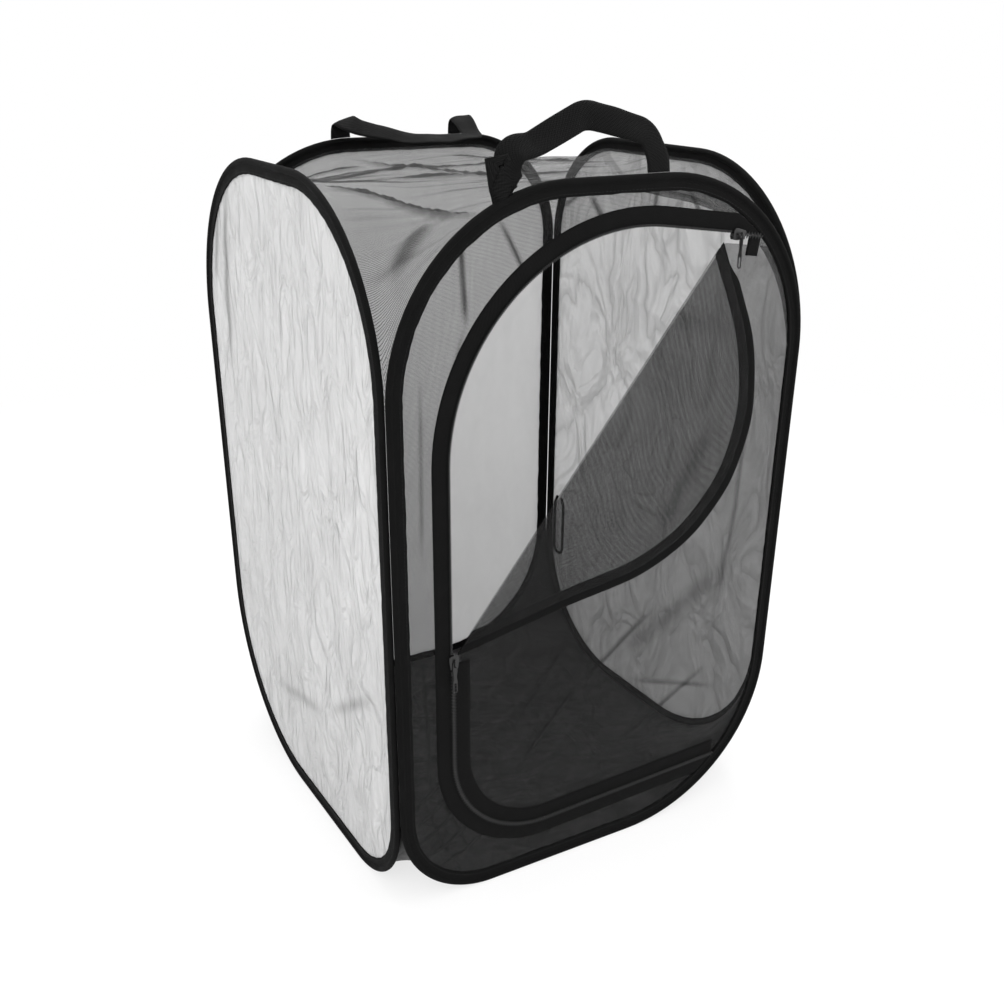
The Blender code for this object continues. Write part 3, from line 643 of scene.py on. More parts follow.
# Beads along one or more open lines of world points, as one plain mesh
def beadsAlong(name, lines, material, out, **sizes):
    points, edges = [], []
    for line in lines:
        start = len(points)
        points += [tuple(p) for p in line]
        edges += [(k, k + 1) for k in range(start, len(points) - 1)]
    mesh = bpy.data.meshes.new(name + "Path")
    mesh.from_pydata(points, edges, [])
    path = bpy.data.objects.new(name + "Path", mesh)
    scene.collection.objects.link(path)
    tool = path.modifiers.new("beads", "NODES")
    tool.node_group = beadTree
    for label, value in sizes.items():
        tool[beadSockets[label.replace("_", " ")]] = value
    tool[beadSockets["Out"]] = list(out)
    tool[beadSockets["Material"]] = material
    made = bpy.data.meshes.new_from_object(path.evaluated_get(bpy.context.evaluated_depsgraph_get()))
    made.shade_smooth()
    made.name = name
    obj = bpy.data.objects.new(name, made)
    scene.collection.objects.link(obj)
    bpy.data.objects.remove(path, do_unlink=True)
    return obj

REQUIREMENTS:
Quote the whole listing above, leaving nothing out.

SOLUTION FOR THIS EXERCISE:
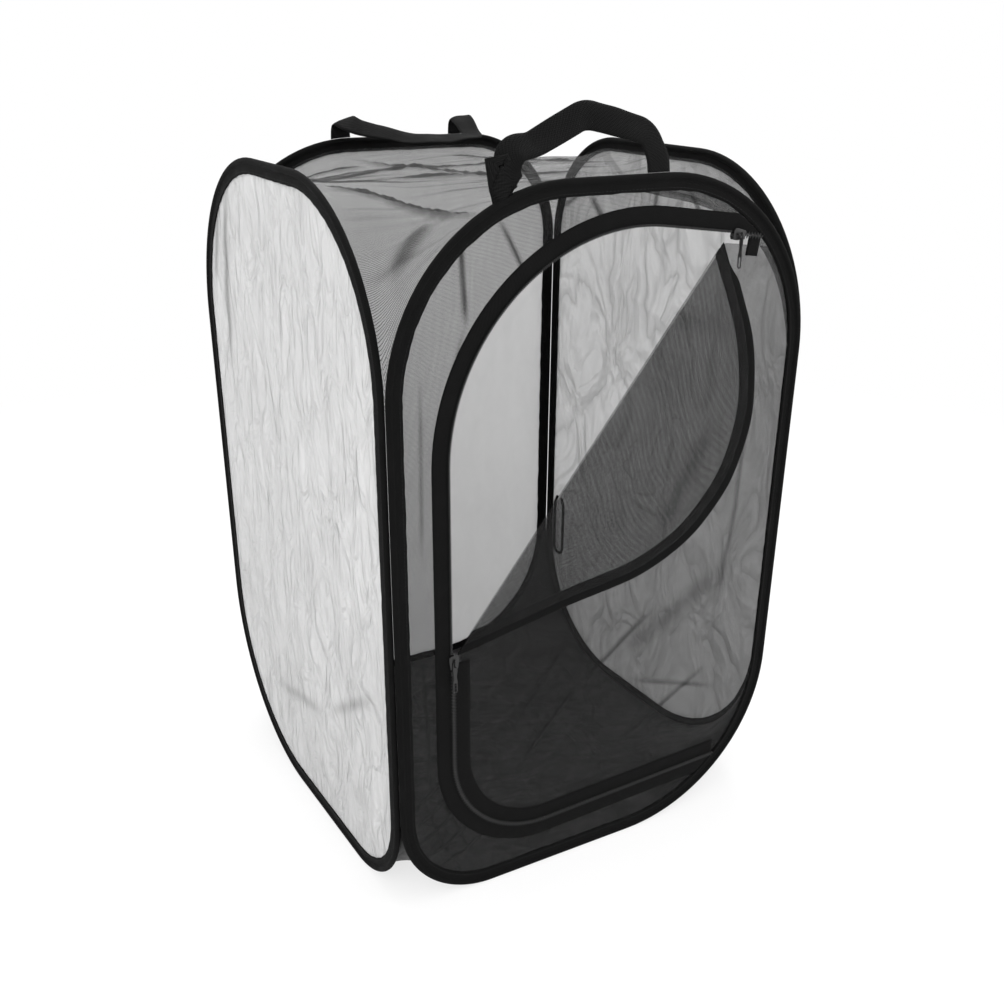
The Blender code for this object continues. Write part 3, from line 643 of scene.py on. More parts follow.
# Beads along one or more open lines of world points, as one plain mesh
def beadsAlong(name, lines, material, out, **sizes):
    points, edges = [], []
    for line in lines:
        start = len(points)
        points += [tuple(p) for p in line]
        edges += [(k, k + 1) for k in range(start, len(points) - 1)]
    mesh = bpy.data.meshes.new(name + "Path")
    mesh.from_pydata(points, edges, [])
    path = bpy.data.objects.new(name + "Path", mesh)
    scene.collection.objects.link(path)
    tool = path.modifiers.new("beads", "NODES")
    tool.node_group = beadTree
    for label, value in sizes.items():
        tool[beadSockets[label.replace("_", " ")]] = value
    tool[beadSockets["Out"]] = list(out)
    tool[beadSockets["Material"]] = material
    made = bpy.data.meshes.new_from_object(path.evaluated_get(bpy.context.evaluated_depsgraph_get()))
    made.shade_smooth()
    made.name = name
    obj = bpy.data.objects.new(name, made)
    scene.collection.objects.link(obj)
    bpy.data.objects.remove(path, do_unlink=True)
    return obj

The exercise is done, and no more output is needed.